***** DATA ROWS *****
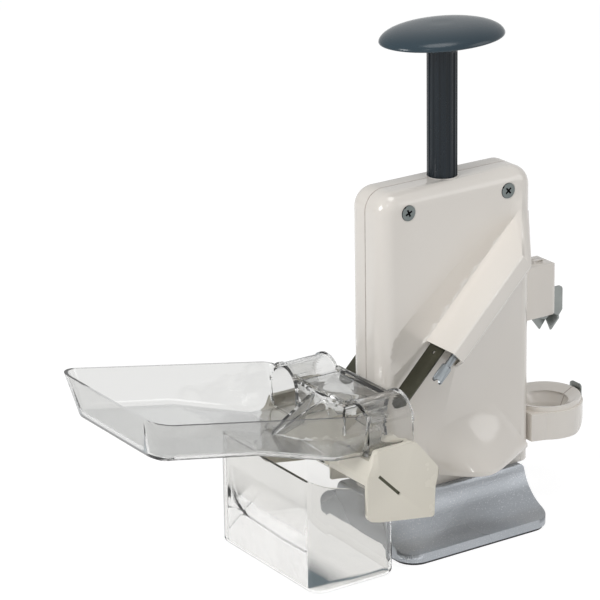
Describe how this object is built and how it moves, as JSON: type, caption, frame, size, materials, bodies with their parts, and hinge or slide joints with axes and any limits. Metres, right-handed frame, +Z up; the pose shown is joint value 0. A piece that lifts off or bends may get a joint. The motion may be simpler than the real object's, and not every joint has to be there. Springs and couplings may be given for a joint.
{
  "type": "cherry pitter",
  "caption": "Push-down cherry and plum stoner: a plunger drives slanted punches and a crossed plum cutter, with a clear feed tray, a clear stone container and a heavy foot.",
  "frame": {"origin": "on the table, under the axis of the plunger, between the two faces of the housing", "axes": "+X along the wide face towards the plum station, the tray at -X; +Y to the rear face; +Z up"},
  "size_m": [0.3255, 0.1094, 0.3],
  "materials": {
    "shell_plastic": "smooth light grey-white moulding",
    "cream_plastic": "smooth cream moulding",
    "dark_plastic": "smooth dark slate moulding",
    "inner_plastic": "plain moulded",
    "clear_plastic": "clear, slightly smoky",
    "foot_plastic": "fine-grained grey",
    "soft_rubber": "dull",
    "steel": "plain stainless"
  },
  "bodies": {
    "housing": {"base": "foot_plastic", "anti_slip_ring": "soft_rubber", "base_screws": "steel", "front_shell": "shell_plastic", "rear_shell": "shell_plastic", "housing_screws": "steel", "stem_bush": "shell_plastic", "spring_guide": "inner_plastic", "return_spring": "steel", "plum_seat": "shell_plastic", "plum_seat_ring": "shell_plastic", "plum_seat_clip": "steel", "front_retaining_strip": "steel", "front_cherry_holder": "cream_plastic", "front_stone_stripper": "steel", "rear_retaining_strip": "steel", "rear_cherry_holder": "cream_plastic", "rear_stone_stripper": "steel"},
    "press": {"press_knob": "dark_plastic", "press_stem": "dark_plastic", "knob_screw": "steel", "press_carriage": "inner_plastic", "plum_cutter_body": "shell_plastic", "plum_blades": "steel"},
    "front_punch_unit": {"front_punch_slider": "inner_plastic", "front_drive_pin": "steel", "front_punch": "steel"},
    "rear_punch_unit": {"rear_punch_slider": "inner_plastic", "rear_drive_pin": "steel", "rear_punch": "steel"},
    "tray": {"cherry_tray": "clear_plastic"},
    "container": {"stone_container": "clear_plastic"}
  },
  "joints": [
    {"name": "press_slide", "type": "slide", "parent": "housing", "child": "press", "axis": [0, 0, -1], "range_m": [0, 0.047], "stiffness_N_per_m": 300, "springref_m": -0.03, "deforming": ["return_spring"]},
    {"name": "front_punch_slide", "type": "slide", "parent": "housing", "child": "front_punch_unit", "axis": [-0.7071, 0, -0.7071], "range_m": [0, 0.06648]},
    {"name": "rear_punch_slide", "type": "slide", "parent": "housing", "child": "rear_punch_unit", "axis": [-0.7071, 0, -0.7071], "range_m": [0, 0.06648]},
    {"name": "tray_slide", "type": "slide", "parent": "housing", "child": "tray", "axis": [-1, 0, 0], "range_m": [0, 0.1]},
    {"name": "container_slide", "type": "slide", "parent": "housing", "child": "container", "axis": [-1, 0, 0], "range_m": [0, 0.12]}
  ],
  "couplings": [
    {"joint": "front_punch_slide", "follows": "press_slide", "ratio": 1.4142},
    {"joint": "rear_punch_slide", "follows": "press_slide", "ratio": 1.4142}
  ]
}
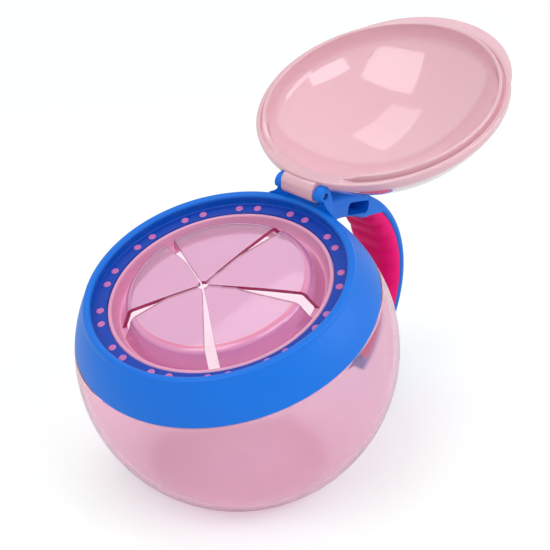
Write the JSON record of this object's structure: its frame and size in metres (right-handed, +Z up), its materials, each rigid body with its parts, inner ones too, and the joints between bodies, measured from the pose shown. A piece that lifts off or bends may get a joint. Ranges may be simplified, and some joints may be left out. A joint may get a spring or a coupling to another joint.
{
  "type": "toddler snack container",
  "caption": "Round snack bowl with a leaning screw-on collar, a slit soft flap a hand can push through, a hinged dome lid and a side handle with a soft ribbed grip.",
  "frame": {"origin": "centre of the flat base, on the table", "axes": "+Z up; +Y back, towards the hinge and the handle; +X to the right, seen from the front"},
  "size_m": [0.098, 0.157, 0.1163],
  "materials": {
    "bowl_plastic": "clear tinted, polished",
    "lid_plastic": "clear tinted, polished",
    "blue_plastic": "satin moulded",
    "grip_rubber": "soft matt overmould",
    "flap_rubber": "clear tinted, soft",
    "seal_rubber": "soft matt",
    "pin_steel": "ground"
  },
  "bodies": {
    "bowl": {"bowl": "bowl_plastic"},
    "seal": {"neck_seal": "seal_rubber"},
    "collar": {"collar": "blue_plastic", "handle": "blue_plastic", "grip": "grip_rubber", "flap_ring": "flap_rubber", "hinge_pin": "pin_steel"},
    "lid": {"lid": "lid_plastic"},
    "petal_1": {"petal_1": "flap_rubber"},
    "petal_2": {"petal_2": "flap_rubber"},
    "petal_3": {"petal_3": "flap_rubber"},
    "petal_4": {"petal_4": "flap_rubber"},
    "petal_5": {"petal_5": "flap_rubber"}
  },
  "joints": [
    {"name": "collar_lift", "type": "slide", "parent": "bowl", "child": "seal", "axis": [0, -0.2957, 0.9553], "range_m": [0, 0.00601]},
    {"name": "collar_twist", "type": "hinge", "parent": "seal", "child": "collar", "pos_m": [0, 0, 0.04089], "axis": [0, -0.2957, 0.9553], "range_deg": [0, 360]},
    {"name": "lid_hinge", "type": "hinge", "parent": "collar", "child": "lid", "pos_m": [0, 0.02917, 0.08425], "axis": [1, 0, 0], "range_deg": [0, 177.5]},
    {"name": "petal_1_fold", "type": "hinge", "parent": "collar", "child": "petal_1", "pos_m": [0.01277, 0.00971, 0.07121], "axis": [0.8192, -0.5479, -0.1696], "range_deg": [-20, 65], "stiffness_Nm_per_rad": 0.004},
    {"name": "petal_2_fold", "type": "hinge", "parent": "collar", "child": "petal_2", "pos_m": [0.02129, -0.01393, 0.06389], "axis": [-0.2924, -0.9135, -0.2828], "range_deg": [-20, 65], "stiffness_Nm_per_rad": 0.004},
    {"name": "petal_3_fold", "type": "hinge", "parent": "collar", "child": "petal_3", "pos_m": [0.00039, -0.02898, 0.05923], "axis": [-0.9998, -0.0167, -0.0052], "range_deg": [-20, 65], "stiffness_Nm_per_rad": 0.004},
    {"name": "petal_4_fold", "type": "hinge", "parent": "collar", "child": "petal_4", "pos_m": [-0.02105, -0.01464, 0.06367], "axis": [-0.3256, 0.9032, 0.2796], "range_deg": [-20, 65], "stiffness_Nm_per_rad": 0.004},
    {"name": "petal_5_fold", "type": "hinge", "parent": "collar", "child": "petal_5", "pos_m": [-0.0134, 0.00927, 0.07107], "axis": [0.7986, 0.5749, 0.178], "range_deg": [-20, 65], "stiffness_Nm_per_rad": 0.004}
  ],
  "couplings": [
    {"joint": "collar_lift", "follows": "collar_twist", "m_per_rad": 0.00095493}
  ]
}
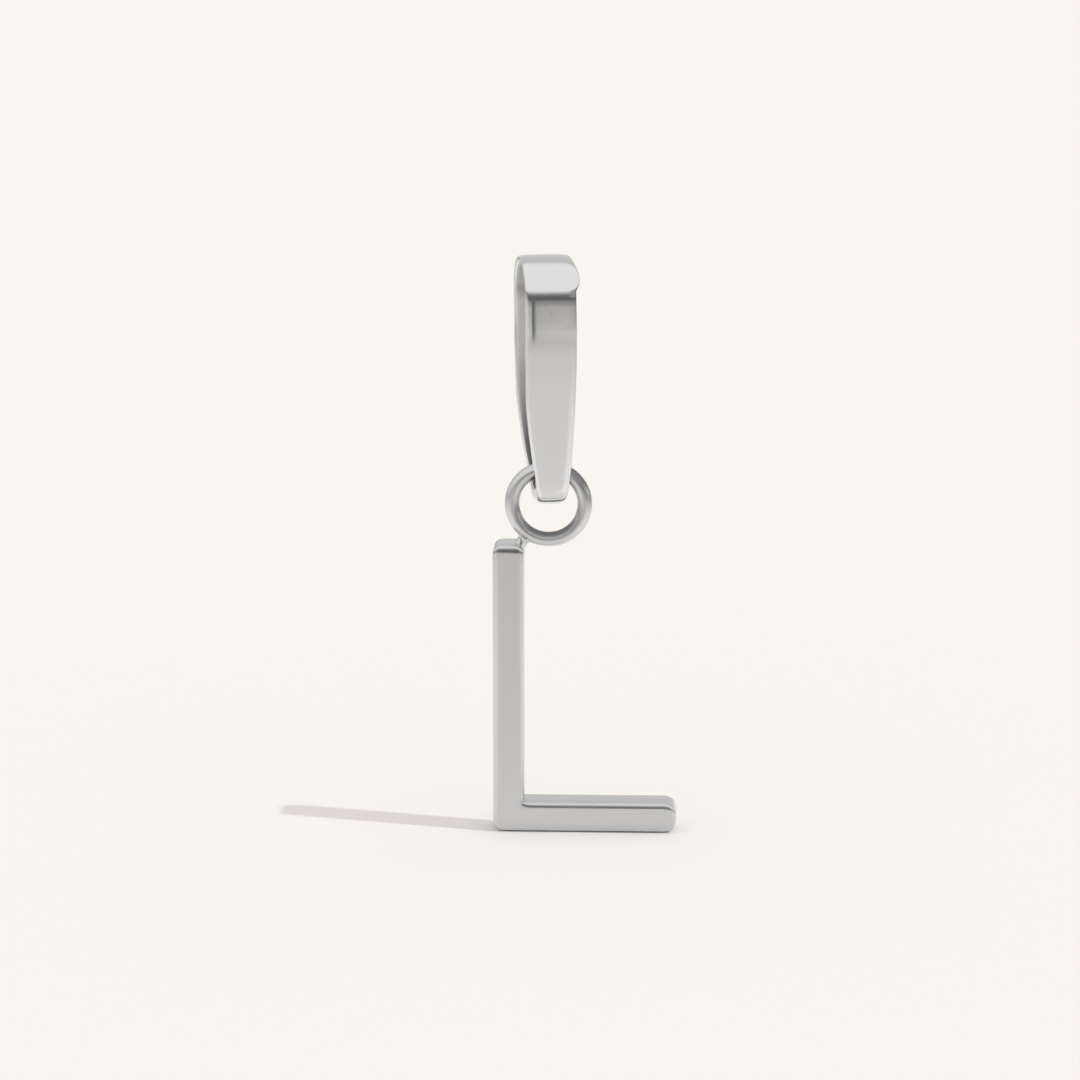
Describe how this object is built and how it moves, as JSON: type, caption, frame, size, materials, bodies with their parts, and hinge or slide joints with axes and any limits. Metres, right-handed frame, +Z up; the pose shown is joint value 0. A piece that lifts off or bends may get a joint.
*****
REQUIRED WORK:
Among the entries above, how many lines hold the string "from"? Respond with nothing but the number.

WORKED ANSWER:
2